Emory is launching an Antibiotic Resistance Center as a means of identifying and consolidating expertise on an issue of increasing urgency and concern.
Antibiotic resistance is so challenging that it must be addressed by an "all hands on deck" approach, says infectious disease researcher David Weiss, who directs the center. "While we're not at the point where doctors treating the average bacterial infection have no options, that is the case in a growing number of instances."
A comprehensive approach means that microbiologists will probe mechanisms of resistance, chemists will search for new antibiotics, and microbiologists and pathologists will refine methods for detecting dangerous bacteria.
At the same time, clinicians and public health experts will consider how to nudge physicians into better antibiotic stewardship, how to organize expanded surveillance, and how to better organize health care programs and systems to avoid infections in the first place.
Accordingly, the center's faculty represent a wide range of expertise: ethnobotany structural biology, carbohydrate biochemistry, epidemiology, pharmacology, microbiology, pathology, cardiology, infectious disease, global health, pediatrics, and physics, among others.
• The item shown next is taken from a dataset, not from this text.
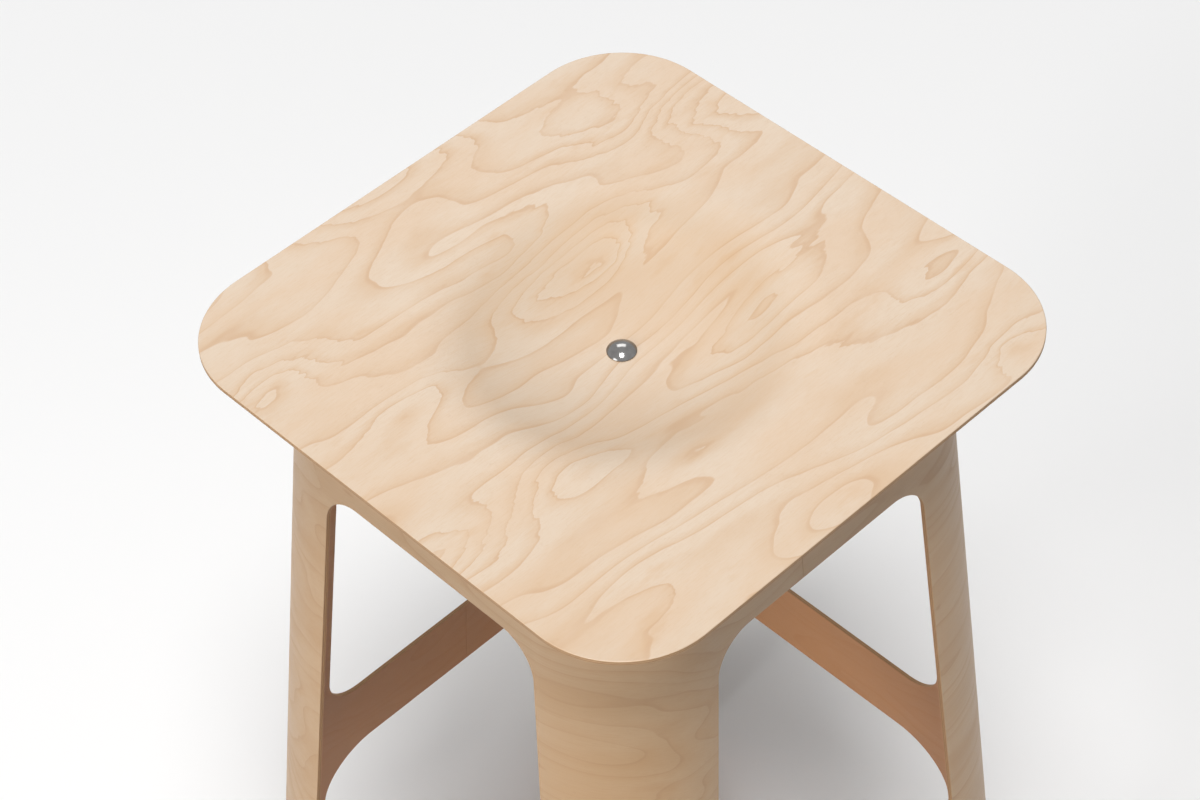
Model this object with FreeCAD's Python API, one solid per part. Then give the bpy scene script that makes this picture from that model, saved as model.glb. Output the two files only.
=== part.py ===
import FreeCAD, Part
import os
from math import atan, cos, radians, sin, sqrt, tan

# Stacking stool of moulded birch plywood: a thin dished seat on a splayed, four-legged base.
# The frame stands on the floor at z = 0, centred under the seat, with the sides of the seat
# along X and Y. All sizes are in millimetres and angles in degrees.

# Seat panel
seat_height = 650.0           # floor to the flat border of the seat
seat_side = 350.0
seat_corner_radius = 57.0
seat_ply = 3.0
dish_radius = 115.0           # where the flat border starts to fall into the dish
dish_depth = 18.0
dish_bowl_share = 0.70        # share of the radius taken by the hollow bowl inside the rim

# Base shell, made of two equal U-shaped mouldings that meet on the left and right sides
seat_overhang = 34.5          # seat past the top of the base, all round
base_splay = 4.7              # slope of every side from the vertical
base_corner_radius = 64.0     # outside radius of the four rounded legs
base_ply = 3.0
leg_lip = 3.5                 # flat strip between a leg's bend and its openings
seam_offset = 15.0            # from the middle of the side to the glued seam

# Openings of each side, as drops below the seat's border
rail_drop = 72.0              # lower edge of the top rail
stretcher_top_drop = 389.0
stretcher_low_drop = 449.0
window_corner_radius = 25.0
arch_corner_radius = 43.0

# Frame under the seat
brace_ply = 18.0
brace_height = 35.0
glue_gap = 0.1                # slip fit of halvings and slots, on each side
brace_seat_back = 8.0         # wood of the corner block between a brace's end and the leg
block_depth = 30.0            # along the diagonal, from the leg's bend inwards
block_floor = 6.0             # wood left under the brace
splice_ply = 4.0
splice_length = 64.0
splice_margin = 8.0           # rail left free above and below the splice

# Bolt, washer and nut
bolt_diameter = 6.0
bolt_length = 50.0            # under the head
bolt_head_diameter = 16.6
bolt_head_height = 4.2
bolt_head_rim = 0.5           # straight edge of the head below its dome
bolt_neck_depth = 2.6
bolt_fit = 0.3                # hole to shank, on each side
neck_fit = 0.1                # seat hole to square neck, on each side
washer_diameter = 30.0
washer_thickness = 2.0
nut_across_flats = 10.0
nut_height = 5.0

# Glides under the legs
glide_sole = 2.0
glide_lip_height = 12.0
glide_lip = 2.0
glide_end_gap = 1.5           # glide to the open edge of the leg, on each side

# The dish: a spherical bowl that turns into a rounded rim of the opposite bend
dish_turn = 2 * atan(dish_depth / dish_radius)
bowl_radius = dish_bowl_share * dish_radius / sin(dish_turn)
rim_radius = (1 - dish_bowl_share) * dish_radius / sin(dish_turn)

# Heights and widths that follow from the sizes above
base_top_side = seat_side - 2 * seat_overhang
seat_under = seat_height - seat_ply
dish_top = seat_height - dish_depth
neck_hole = bolt_diameter / 2 + neck_fit
slope = tan(radians(base_splay))
inner_radius = base_corner_radius - base_ply
beyond = seat_side            # reach of a cutting tool past the stool

X = FreeCAD.Vector(1, 0, 0)
Z = FreeCAD.Vector(0, 0, 1)
CENTRE = FreeCAD.Vector(0, 0, 0)


def vec(x, y, z=0.0):
    return FreeCAD.Vector(x, y, z)


def bowl_rise(radius, distance):
    """Height of a sphere's surface above its lowest point, at a distance from its axis."""
    return radius - sqrt(radius ** 2 - distance ** 2)


# The bolt head rests on its rim in the bowl, and the bowl rests on the braces round its hole
head_seat = dish_top + bowl_rise(bowl_radius, bolt_head_diameter / 2)
brace_top = dish_top - seat_ply + bowl_rise(bowl_radius + seat_ply, neck_hole)
brace_low = brace_top - brace_height
block_low = brace_low - block_floor


def half_width(z):
    """Half of the base's outside width at height z."""
    return base_top_side / 2 + slope * (seat_under - z)


def opening_half(z):
    """Half of an opening's width at height z, so that its sides run along the legs' bends."""
    return half_width(z) - base_corner_radius - leg_lip


def diagonal_reach(z):
    """Distance from the centre to the inside of a leg's bend at height z."""
    return (half_width(z) - base_corner_radius) * sqrt(2) + inner_radius


def box(x, y, z):
    """Box from three (low, high) pairs."""
    size = [pair[1] - pair[0] for pair in (x, y, z)]
    return Part.makeBox(size[0], size[1], size[2], vec(x[0], y[0], z[0]))


def turned(shape, degrees):
    """Copy of a shape, turned about the stool's upright axis."""
    copy = shape.copy()
    copy.rotate(CENTRE, Z, degrees)
    return copy


def rounded_corners(block, radius):
    """Block with its four upright or splayed edges rounded."""
    edges = [e for e in block.Edges if abs(e.Vertexes[0].Z - e.Vertexes[-1].Z) > block.BoundBox.ZLength / 2]
    return block.makeFillet(radius, edges)


def splayed_solid(z_low, z_high, inset=0.0):
    """Solid bounded by the base's splayed sides, drawn in by the inset."""
    low, high = half_width(z_low) - inset, half_width(z_high) - inset
    block = Part.makeWedge(-low, z_low, -low, -high, -high, low, z_high, low, high, high)
    block.rotate(CENTRE, X, 90)
    return rounded_corners(block, base_corner_radius - inset)


def splayed_wall(z_low, z_high, outer_inset, inner_inset):
    """Wall between two insets of the base's splayed sides."""
    return splayed_solid(z_low, z_high, outer_inset).cut(splayed_solid(z_low, z_high, inner_inset))


def opening_cutter(z_low, z_high, radius, rounded_heights):
    """Prism through the front and rear sides, with its corners rounded at the given heights."""
    low, high = opening_half(z_low), opening_half(z_high)
    corners = [(-low, z_low), (low, z_low), (high, z_high), (-high, z_high), (-low, z_low)]
    outline = Part.makePolygon([vec(x, -beyond, z) for x, z in corners])
    prism = Part.Face(outline).extrude(vec(0, 2 * beyond, 0))
    rounded = []
    for edge in prism.Edges:
        first, last = edge.Vertexes[0].Point, edge.Vertexes[-1].Point
        along = abs(last.y - first.y) > beyond
        if along and any(abs(first.z - z) < 1e-6 for z in rounded_heights):
            rounded.append(edge)
    return prism.makeFillet(radius, rounded)


def make_base_half():
    """Front moulding: the whole front side, two legs, and a wing along each neighbouring side."""
    shell = splayed_wall(glide_sole, seat_under, 0.0, base_ply)
    window_low = seat_height - stretcher_top_drop
    window_high = seat_height - rail_drop
    arch_low = -glide_sole
    arch_high = seat_height - stretcher_low_drop
    window = opening_cutter(window_low, window_high, window_corner_radius, (window_low, window_high))
    arch = opening_cutter(arch_low, arch_high, arch_corner_radius, (arch_high,))
    for cutter in (window, arch):
        shell = shell.cut(cutter).cut(turned(cutter, 90))
    high = seat_height + beyond
    left = box((-beyond, 0), (-beyond, seam_offset), (-beyond, high))
    right = box((0, beyond), (-beyond, -seam_offset), (-beyond, high))
    return shell.common(left.fuse(right))


def make_dish():
    """Dish of even thickness: a bowl between two balls, with a rim that bends the other way."""
    bowl_centre = vec(0, 0, dish_top + bowl_radius)
    wall = Part.makeSphere(bowl_radius + seat_ply, bowl_centre, X)
    wall = wall.cut(Part.makeSphere(bowl_radius, bowl_centre, X))
    cone_height = bowl_radius + 2 * seat_ply
    cone = Part.makeCone(0, cone_height * tan(dish_turn), cone_height, bowl_centre, -Z)
    bowl = wall.common(cone)

    rim_centre = vec(dish_radius, 0, seat_height - rim_radius)

    def rim_point(radius, turn):
        return rim_centre + vec(-sin(turn), 0, cos(turn)) * radius

    edges = []
    for radius in (rim_radius, rim_radius - seat_ply):
        points = [rim_point(radius, turn) for turn in (dish_turn, dish_turn / 2, 0)]
        edges.append(Part.Arc(*points).toShape())
    for turn in (dish_turn, 0):
        ends = [rim_point(radius, turn) for radius in (rim_radius, rim_radius - seat_ply)]
        edges.append(Part.LineSegment(*ends).toShape())
    rim = Part.Face(Part.Wire(Part.__sortEdges__(edges))).revolve(CENTRE, Z, 360)
    return bowl.fuse(rim)


def make_seat():
    """Thin square panel whose middle is pressed down into a round dish, with the bolt's hole."""
    span = (-seat_side / 2, seat_side / 2)
    plate = rounded_corners(box(span, span, (seat_under, seat_height)), seat_corner_radius)
    plate = plate.cut(Part.makeCylinder(dish_radius, seat_ply, vec(0, 0, seat_under)))
    hole = box((-neck_hole, neck_hole), (-neck_hole, neck_hole), (brace_low, seat_height))
    return plate.fuse(make_dish()).cut(hole)


def make_brace(halving_low, halving_high):
    """Rib on edge along X, halved at its middle and bored for the bolt."""
    reach = diagonal_reach(brace_top) - brace_seat_back
    rib = box((-reach, reach), (-brace_ply / 2, brace_ply / 2), (brace_low, brace_top))
    slot = brace_ply / 2 + glue_gap
    rib = rib.cut(box((-slot, slot), (-brace_ply, brace_ply), (halving_low, halving_high)))
    hole = Part.makeCylinder(bolt_diameter / 2 + bolt_fit, brace_height, vec(0, 0, brace_low))
    return rib.cut(hole)


def make_corner_block():
    """Quarter-round glue block on +X, with a blind slot that takes the end of a brace."""
    filled = turned(splayed_solid(block_low, seat_under, base_ply), 45)
    inner_face = diagonal_reach(seat_under) - block_depth
    block = filled.common(box((inner_face, beyond), (-beyond, beyond), (block_low, seat_under)))
    slot = brace_ply / 2 + glue_gap
    slot_end = diagonal_reach(brace_top) - brace_seat_back + glue_gap
    return block.cut(box((0, slot_end), (-slot, slot), (brace_low, seat_under)))


def make_splice():
    """Strip glued behind the top rail of the right side, over the seam."""
    low = seat_height - rail_drop + splice_margin
    high = seat_under - splice_margin
    strip = splayed_wall(low, high, base_ply, base_ply + splice_ply)
    middle = -seam_offset
    span = (middle - splice_length / 2, middle + splice_length / 2)
    return strip.common(box((0, beyond), span, (low, high)))


def make_glide():
    """Sole under the leg between +X and +Y, with a lip behind the plywood."""
    lip_inset = base_ply + glide_lip
    sole = splayed_wall(0, glide_sole, 0.0, lip_inset)
    lip = splayed_wall(glide_sole, glide_lip_height, base_ply, lip_inset)
    start = opening_half(0) + glide_end_gap
    return sole.fuse(lip).common(box((start, beyond), (start, beyond), (0, glide_lip_height)))


def make_bolt():
    """Cup-head bolt, head up, with a square neck in the seat."""
    head_radius = bolt_head_diameter / 2
    shank_radius = bolt_diameter / 2
    dome_height = bolt_head_height - bolt_head_rim
    dome_radius = (head_radius ** 2 + dome_height ** 2) / (2 * dome_height)
    crown = head_seat + bolt_head_height
    ball = Part.makeSphere(dome_radius, vec(0, 0, crown - dome_radius), vec(-1, 0))
    stock = Part.makeCylinder(head_radius, 2 * bolt_head_height, vec(0, 0, head_seat))
    neck = box((-shank_radius, shank_radius), (-shank_radius, shank_radius),
               (head_seat - bolt_neck_depth, head_seat))
    shank = Part.makeCylinder(shank_radius, bolt_length, vec(0, 0, head_seat - bolt_length))
    return stock.common(ball).fuse(neck).fuse(shank)


def make_washer():
    """Wide washer under the crossing of the braces."""
    low = vec(0, 0, brace_low - washer_thickness)
    disc = Part.makeCylinder(washer_diameter / 2, washer_thickness, low)
    return disc.cut(Part.makeCylinder(bolt_diameter / 2 + bolt_fit, washer_thickness, low))


def make_nut():
    """Hexagon nut under the washer."""
    low = vec(0, 0, brace_low - washer_thickness - nut_height)
    corner = nut_across_flats / sqrt(3)
    points = [low + vec(corner * cos(radians(60 * k)), corner * sin(radians(60 * k))) for k in range(7)]
    hexagon = Part.Face(Part.makePolygon(points)).extrude(vec(0, 0, nut_height))
    return hexagon.cut(Part.makeCylinder(bolt_diameter / 2, nut_height, low))


def build():
    """All pieces of the stool by name."""
    pieces = {"seat_panel": make_seat()}
    half = make_base_half()
    pieces["base_front_half"] = half
    pieces["base_rear_half"] = turned(half, 180)

    halving = (brace_top + brace_low) / 2
    pieces["cross_brace_upper"] = turned(make_brace(brace_low, halving), 45)
    pieces["cross_brace_lower"] = turned(make_brace(halving, brace_top), 135)

    block, glide = make_corner_block(), make_glide()
    for quarter, corner in enumerate(("rear_right", "rear_left", "front_left", "front_right")):
        pieces["corner_block_" + corner] = turned(block, 45 + 90 * quarter)
        pieces["foot_glide_" + corner] = turned(glide, 90 * quarter)

    splice = make_splice()
    pieces["rail_splice_right"] = splice
    pieces["rail_splice_left"] = turned(splice, 180)

    pieces["seat_bolt"] = make_bolt()
    pieces["bolt_washer"] = make_washer()
    pieces["bolt_nut"] = make_nut()
    return pieces


os.makedirs("parts", exist_ok=True)
for name, shape in build().items():
    shape.exportStep("parts/" + name + ".step")
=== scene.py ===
import math
from contextlib import contextmanager

import bpy
from mathutils import Matrix, Vector


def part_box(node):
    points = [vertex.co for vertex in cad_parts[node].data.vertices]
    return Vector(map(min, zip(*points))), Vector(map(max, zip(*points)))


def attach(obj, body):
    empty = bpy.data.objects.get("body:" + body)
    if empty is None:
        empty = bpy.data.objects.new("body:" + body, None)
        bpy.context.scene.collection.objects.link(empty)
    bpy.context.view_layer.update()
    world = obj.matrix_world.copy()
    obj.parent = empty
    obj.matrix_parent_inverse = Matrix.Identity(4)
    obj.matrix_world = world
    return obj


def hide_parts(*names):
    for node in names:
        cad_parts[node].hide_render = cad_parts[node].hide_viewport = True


# Stacking stool of moulded birch plywood: a thin dished seat on a splayed base with four legs.
# Metres, +Z up, standing on the floor at z = 0 under the middle of the seat.
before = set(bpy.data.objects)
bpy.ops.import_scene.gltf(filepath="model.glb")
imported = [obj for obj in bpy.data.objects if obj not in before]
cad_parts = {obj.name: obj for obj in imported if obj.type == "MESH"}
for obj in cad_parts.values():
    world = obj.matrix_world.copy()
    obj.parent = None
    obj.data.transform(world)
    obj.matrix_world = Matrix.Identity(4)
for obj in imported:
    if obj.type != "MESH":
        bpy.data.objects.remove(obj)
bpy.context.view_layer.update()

MM = 0.001
TINY = 0.01 * MM

# How far a cutting tool runs past what it cuts
beyond = 0.1

# Sizes read from the frame
seat_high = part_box("seat_panel")[1]
rib_bottom, rib_top = [corner.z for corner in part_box("cross_brace_upper")]
block_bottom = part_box("corner_block_front_left")[0].z
splice_low, splice_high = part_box("rail_splice_right")
washer_low, washer_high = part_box("bolt_washer")
nut_low, nut_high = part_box("bolt_nut")
bolt_low, bolt_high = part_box("seat_bolt")
glide_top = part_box("foot_glide_rear_right")[1].z
seat_top = seat_high.z
seat_half = seat_high.x
tool_reach = seat_half + beyond

# Seat
seat_ply = 3 * MM
seat_corner = 57 * MM
dish_radius = 115 * MM
dish_depth = 18 * MM
dish_bowl_share = 0.70
seat_edge_round = 0.5 * MM
bolt_hole_half = 3.1 * MM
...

The center takes advantage of research and clinical strengths in immunology and infectious disease as well as already-existing leadership in antibiotic resistance.
David Weiss, Director, Antibiotic Resistance Center
Weiss sees the center's role as facilitating interactions. "We are trying to unite experts from diverse disciplines, especially researchers and clinicians," he says, adding that the center plans to engage in targeted "matchmaking" in an effort to jump-start preparation of interdisciplinary grant proposals in promising areas.
"We want to be open to the unexpected," says Weiss. As an example, he cites a collaboration between his laboratory and pathologist Eileen Burd, director of clinical microbiology at Emory University Hospital. Together, Burd and Weiss's lab identified a strain of Enterobacter that is "heteroresistant" to the last-resort antibiotic colistin, meaning that a stealthy subpopulation is resistant.
"We are now demonstrating the relevance of these resistant subpopulations during infection, an area that we would not even be investigating without this interdisciplinary collaboration," he says.
Finally, center faculty also are playing an important role in training others who will work in antibiotic resistance—for example, PhD students in the Antimicrobial Resistance and Therapeutic Discovery Training Program, led by William Shafer, and physicians in the Infectious Diseases Fellowship Training Program.